-- START OF DATA FOR PROCESSING --

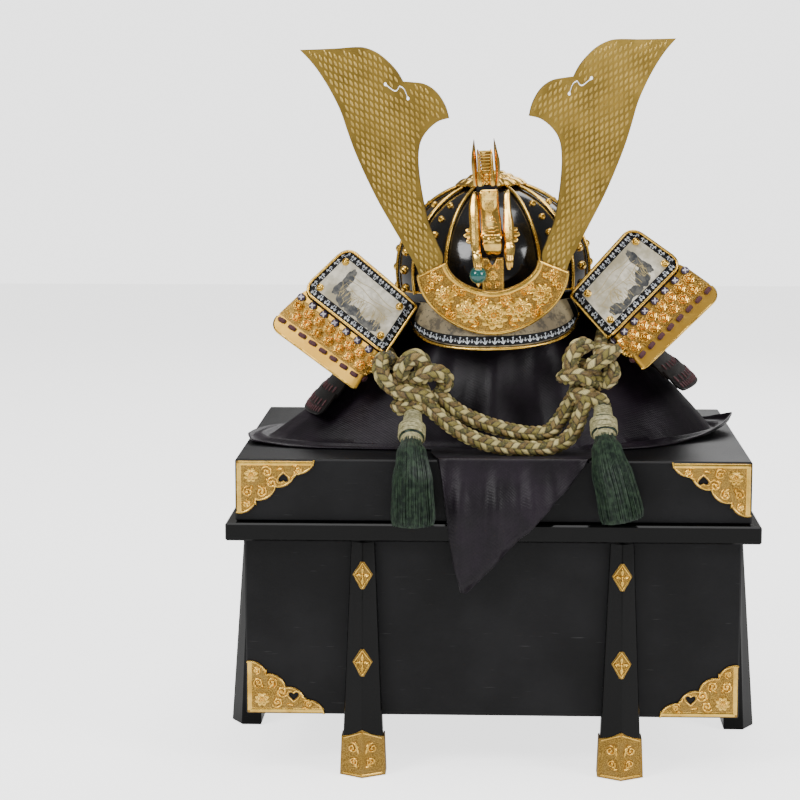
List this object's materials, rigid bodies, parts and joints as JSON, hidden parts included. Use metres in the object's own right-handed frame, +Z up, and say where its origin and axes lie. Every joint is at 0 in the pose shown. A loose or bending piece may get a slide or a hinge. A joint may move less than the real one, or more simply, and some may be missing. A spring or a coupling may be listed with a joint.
{
  "type": "kabuto display helmet with chest",
  "caption": "Samurai festival helmet with tall gilded horns, laced neck guard and turned-back wings, on a draped wooden stand over a lacquered storage chest.",
  "frame": {"origin": "on the floor under the middle of the chest", "axes": "+Z up, -Y to the front of the helmet and chest, +X to the right as seen from the front"},
  "size_m": [0.4772, 0.3758, 0.6199],
  "materials": {
    "black satin lacquer": "near-black fine-textured satin lacquer on wood",
    "black gloss lacquer": "polished black lacquer on wood",
    "gilt": "gilt, chased in relief",
    "black bowl lacquer": "polished black lacquer on metal",
    "old gold plate": "dull old gold, embossed with small lozenges",
    "green jewel": "polished blue-green",
    "gilt lame": "satin gilt with a polished edge",
    "dark lame lacquer": "black lacquer with brown lacing",
    "printed leather": "printed grey-tan with a black border",
    "picture leather": "printed cream and grey with a black border",
    "plain wood": "bare light wood",
    "dark satin cloth": "aubergine-black satin",
    "olive and cream cord": "twisted silk cord",
    "green tassel thread": "dark green silk thread"
  },
  "bodies": {
    "root": {"chest_front_board": "black satin lacquer", "chest_back_board": "black satin lacquer", "chest_left_board": "black satin lacquer", "chest_right_board": "black satin lacquer", "chest_bottom_board": "black satin lacquer", "chest_lid": "black satin lacquer", "chest_rim": "black gloss lacquer", "leg_front_left": "black gloss lacquer", "leg_front_right": "black gloss lacquer", "leg_back_left": "black gloss lacquer", "leg_back_right": "black gloss lacquer", "leg_side_left": "black gloss lacquer", "leg_side_right": "black gloss lacquer", "shoe_left": "gilt", "shoe_right": "gilt", "lozenge_left_upper": "gilt", "lozenge_left_lower": "gilt", "lozenge_right_upper": "gilt", "lozenge_right_lower": "gilt", "lid_corner_left": "gilt", "lid_corner_right": "gilt", "body_corner_left": "gilt", "body_corner_right": "gilt", "bowl_ribs": "gilt", "crown_ring": "gilt", "visor_rim": "gilt", "horn_holder": "gilt", "crest_post": "gilt", "crest": "gilt", "panel_rim_left": "gilt", "panel_rim_right": "gilt", "flower_plate_left": "gilt", "flower_plate_right": "gilt", "bowl": "black bowl lacquer", "horn_left": "old gold plate", "horn_right": "old gold plate", "crest_jewel": "green jewel", "lame_2": "gilt lame", "lame_1": "dark lame lacquer", "lame_3": "dark lame lacquer", "lame_4": "dark lame lacquer", "lame_5": "dark lame lacquer", "visor": "printed leather", "picture_panel_left": "picture leather", "picture_panel_right": "picture leather", "stand_base": "plain wood", "stand_post": "plain wood", "display_cloth": "dark satin cloth", "rope_front_lower": "olive and cream cord", "rope_front_upper": "olive and cream cord", "rope_back": "olive and cream cord", "knot_left": "olive and cream cord", "knot_right": "olive and cream cord", "tassel_left": "green tassel thread", "tassel_right": "green tassel thread"}
  },
  "joints": []
}
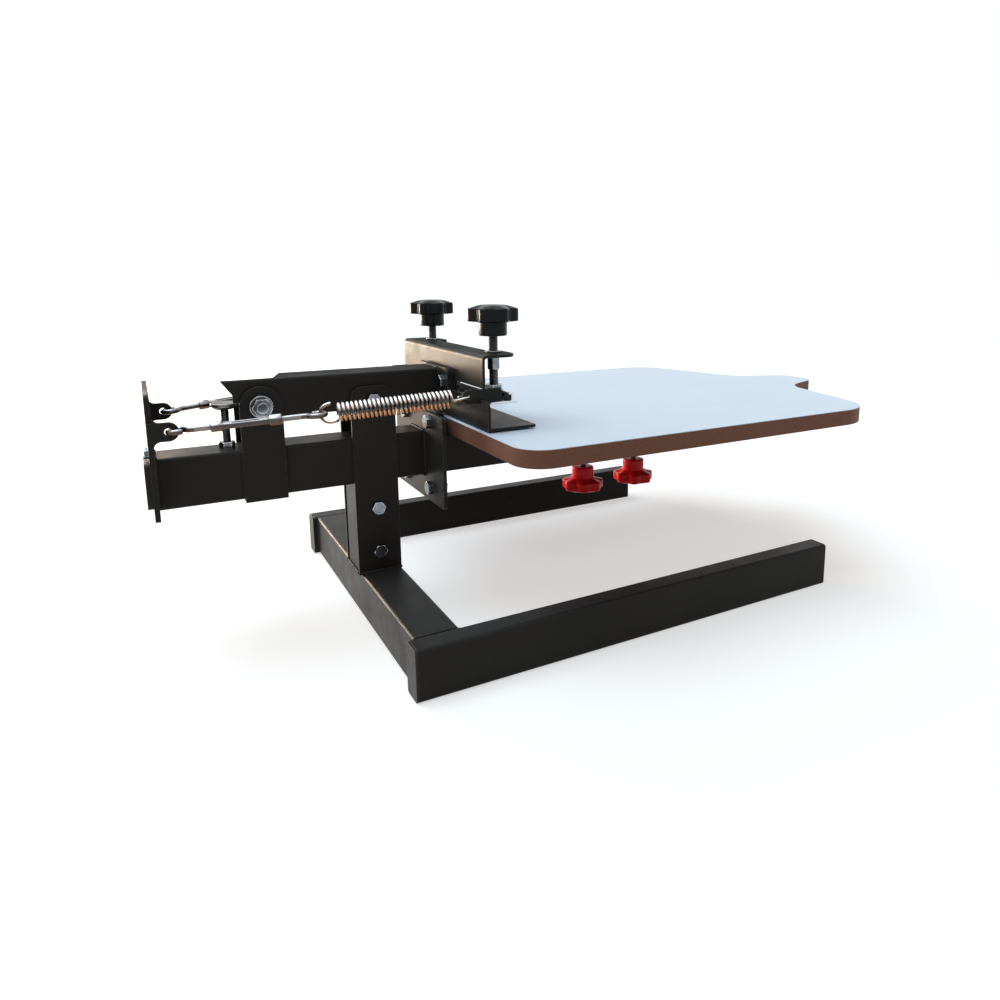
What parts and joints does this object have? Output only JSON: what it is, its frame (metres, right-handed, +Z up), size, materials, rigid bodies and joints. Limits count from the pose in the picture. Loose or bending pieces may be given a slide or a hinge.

-- END OF DATA FOR PROCESSING --

- CHALLENGE
Show the lines from the data above that contain the string "JSON".

- OUTPUT OF THE EXERCISE
List this object's materials, rigid bodies, parts and joints as JSON, hidden parts included. Use metres in the object's own right-handed frame, +Z up, and say where its origin and axes lie. Every joint is at 0 in the pose shown. A loose or bending piece may get a slide or a hinge. A joint may move less than the real one, or more simply, and some may be missing. A spring or a coupling may be listed with a joint.
What parts and joints does this object have? Output only JSON: what it is, its frame (metres, right-handed, +Z up), size, materials, rigid bodies and joints. Limits count from the pose in the picture. Loose or bending pieces may be given a slide or a hinge.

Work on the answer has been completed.